We also provide in Figure 6 a comparison with another benchmark, persistence, which uses the state of the last day in the input window as the forecast for each day of the output window. Persistence is seen to be more accurate for short lead times but is outperformed by both climatology and data-driven methods for longer forecast durations.

Our choice of 20 days for the forecast window was motivated by the results of Rasp et al. [44, 45], who performed analyses for five-day forecasts. Our study increased the forecast window to four times the original assessments for geopotential height to demonstrate the possibility for improved forecasting of any emulator using automatic differentiation-enabled variational DA. In many subregions of the computational domain, the use of DA with the emulator is also seen to improve on climatology predictions—even at large lead times (20 days out), where classical data-driven and numerical forecast models are typically less accurate than climatology.

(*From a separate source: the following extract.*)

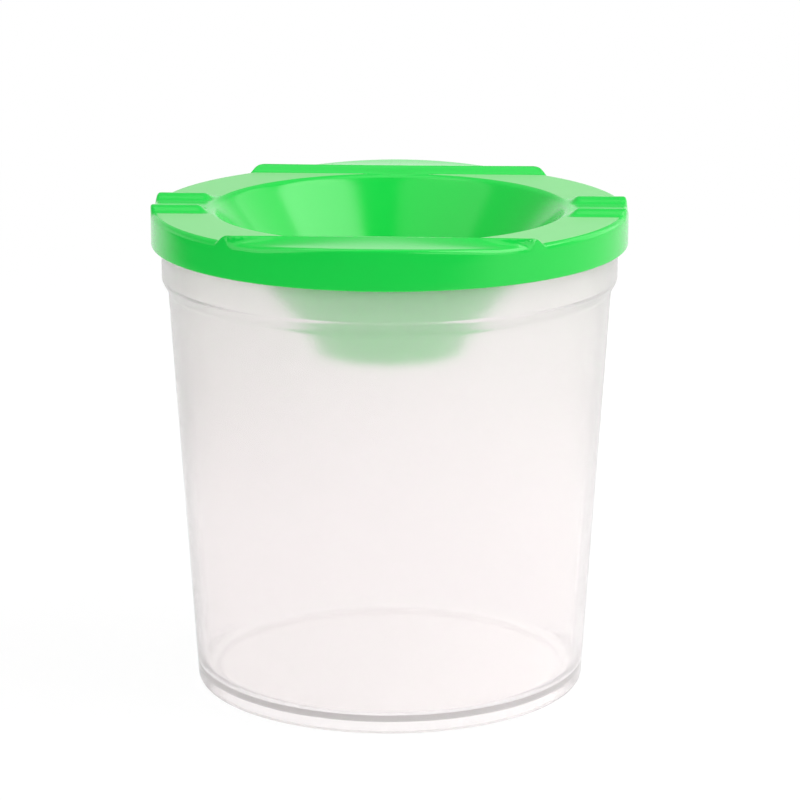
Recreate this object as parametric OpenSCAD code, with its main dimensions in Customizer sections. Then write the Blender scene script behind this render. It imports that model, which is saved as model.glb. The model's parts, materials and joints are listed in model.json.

Our method also delivers large computational gains. A one year forecast with the emulator-assisted DA performed each day takes approximately one hour on a single processor core without any accelerator hardware. In contrast, the original PDE-based simulation required 21,600 core hours for a one-year forecast with a 515$\times$599 grid. (A coarse-grained forecast for one year on the 103$\times$120 grid used here takes 172 core hours, but the resulting flow field does not adequately reproduce the fidelity of the 515$\times$599 grid.) One can observe significant speed up ($\sim$10⁴ times) for the emulation of the geopotential height, even without factoring the cost of an additional variational DA step. Furthermore, the solution to the 4D-Var problem, which yields an improved initial condition, requires on the order of 100 model runs, where each model run can be several orders of magnitude more expensive than our emulator.